People were selling things in the Temple to help people make sacrifices on their trips to Jerusalem. There’s nothing wrong with that, and if that’s all it had been, I don’t think Jesus would’ve had any problem with it: after all, not everyone could come equipped with a goat or a dove to sacrifice. Instead, the problem was the sporting event problem: you ever go to a Major League Baseball game, get ready to pay 8 bucks for a hot dog. Why? Because you have no other choice! That’s what happened here; people had no competition, and they could basically charge whatever they wanted. Good people, just wanting to worship properly, were taken advantage of by people who were looking out for themselves, rather than honoring the Temple as God’s house and treating it with proper justice.
Look, a little wisdom in the eyes of the world never hurt anyone. Paul is not telling us here is to be stupid. He’s not saying to close your eyes and walk across 41st and Louise. That’s not what this means. Paul is not saying that all wisdom is bad; rather, he’s telling us that when the world thinks it knows what the most important things are, the world will always be wrong if it hasn’t considered God. God shows us things we might never have dreamt of if we didn’t listen.
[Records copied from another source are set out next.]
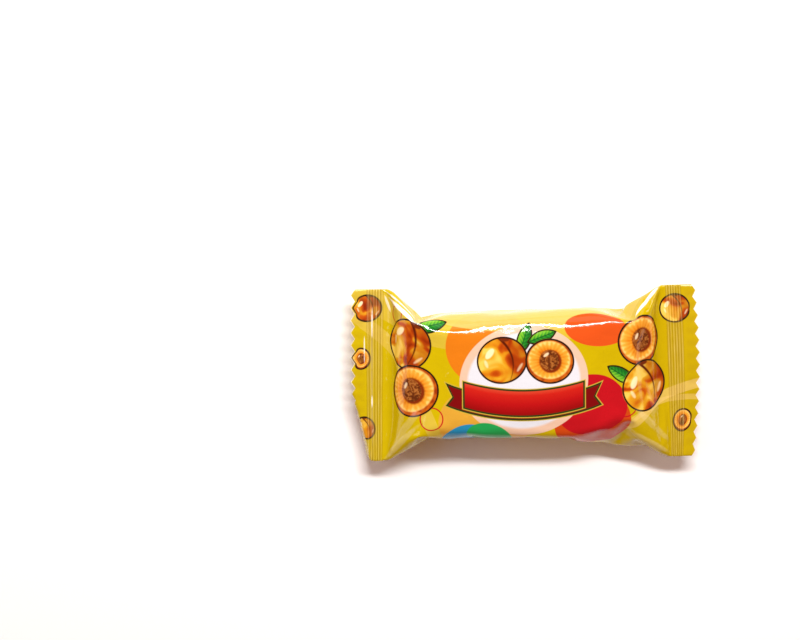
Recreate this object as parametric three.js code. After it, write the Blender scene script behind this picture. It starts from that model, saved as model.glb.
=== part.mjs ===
// A flow-wrapped sweet, shut in its film pack and lying on its back with the printed face up.
// Millimetres. +X runs along the pack, +Y across it and +Z up out of the printed face. The
// origin is under the middle of the pack, on the surface that it lies on.
//
// The pack is one tube of film: flattened and crimped at both ends, and rounded over the
// sweet between them. Every cross-section has the same length of film round it, so the pack
// grows wider as it grows thinner towards its ends. A point of the film is named by three
// numbers: its station along the pack, its place across the film, measured along the film
// from the middle line of the face or of the back, and which of those two sides it is on.
import * as THREE from "three";

// The film tube
const PACK_LENGTH = 80; // from the teeth at one end to the teeth at the other
const FILM_HALF_WIDTH = 20; // along the film, from a panel's middle line to the pack's side
const SEAL_THICKNESS = 0.5; // the pressed layers of an end seal

// The sweet inside, which shapes the middle of the pack
const SWEET_FROM_X = -22.2;
const SWEET_TO_X = 21;
const THICKNESS_LEFT = 16;
const THICKNESS_RIGHT = 14.3;
const EDGE_RADIUS = 5;
const CROWN = 0.2; // how far the printed face rises in its middle

// The end seals: crimped ridges along the cut edge, which is pinked into teeth
const SEAL_LENGTH = 7.6;
const SEAL_HEIGHT = 8.2; // height of the seals over the surface below
const LEFT_SEAL_SLANT = 0.024; // the seals' inner lines lean by these shares of Y
const RIGHT_SEAL_SLANT = 0.036;
const RIGHT_SEAL_BOW = 1.2; // the right cut edge falls back by this at its two corners
const LEFT_SEAL_BOW = 0.3;
const TEETH = 14;
const TOOTH_DEPTH = 0.9;
const TOOTH_ROOT = 0.2; // a line of the film runs this close behind the teeth
const RIDGES = 6;
const RIDGE_PITCH = 0.62;
const RIDGE_HEIGHT = 0.16;
const FIRST_RIDGE = 0.35; // from the seal's inner line
const SEAL_WAVE = 0.35; // the seals are never quite flat: their edges rise and fall by this
const WAVE_START = 0.6; // radians, where the wave stands on the pack's middle line
const SEAL_SEAM_SHARE = 0.5; // the seam strip is pressed to this share of its height there

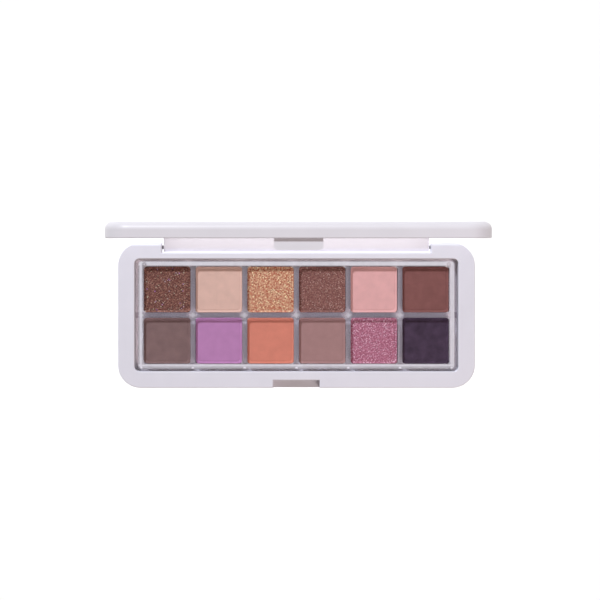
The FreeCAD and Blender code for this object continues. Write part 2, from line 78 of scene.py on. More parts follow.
# ---------------------------------------------------------------- studio

FLOOR_HALF = 3.0
FLOOR_GAP = 0.05 * MM
WORLD_COLOUR = (1.0, 0.84, 0.77)
WORLD_STRENGTH = 0.20
# the strip that stands for the light the mirror throws down on the foot of the lid
BOUNCE_Y = 29.8 * MM
BOUNCE_HEIGHT = 11.5 * MM
BOUNCE_SIZE = (112 * MM, 6 * MM)
BOUNCE_POWER = 0.0029


def make_world():
    """A weak warm light from all round."""
    world = bpy.data.worlds.new("studio")
    world.use_nodes = True
    background = world.node_tree.nodes["Background"]
    background.inputs["Color"].default_value = (*WORLD_COLOUR, 1.0)
    background.inputs["Strength"].default_value = WORLD_STRENGTH
    scene.world = world


def make_floor():
    """A plain table top just under the base."""
    mesh = bpy.data.meshes.new("floor")
    corners = [(-1, -1), (1, -1), (1, 1), (-1, 1)]
    mesh.from_pydata([(x * FLOOR_HALF, y * FLOOR_HALF, 0) for x, y in corners], [], [(0, 1, 2, 3)])
    floor = bpy.data.objects.new("floor", mesh)
    floor.location.z = base_low.z - FLOOR_GAP
    floor.data.materials.append(floor_material())
    scene.collection.objects.link(floor)
    return floor


def group(name, items):
    """A collection that only serves to link lamps to what they light or shade."""
    collection = bpy.data.collections.new(name)
    for item in items:
        collection.objects.link(item)
    return collection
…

So, this passage is really about how we’re supposed to have our eyes on the prize. We need to look to the cross and see, not an instrument of death as the world sees, but the very way of life. The world may look at a cross and see one thing, but we should see something much greater. To us, it’s not humanity’s final solution for enemies; it’s proof that, no matter how cruel we can be to one another, God can show us kindness, and grace, and life. It’s easy for someone outside the church to look at a cross and see foolishness; in fact, it’s just as easy now as it was 2000 years ago. But we know there’s more to the story than that.
So, brothers and sisters, go out there and be fools for Christ. Go ahead and ignore the wisdom of the world. Keep your mind on the wisdom of God, stay focused on Christ and the cross, and remember that, no matter how powerful a symbol we can construct, however dark an answer we can provide, God can grant us life, and love, and grace. Amen.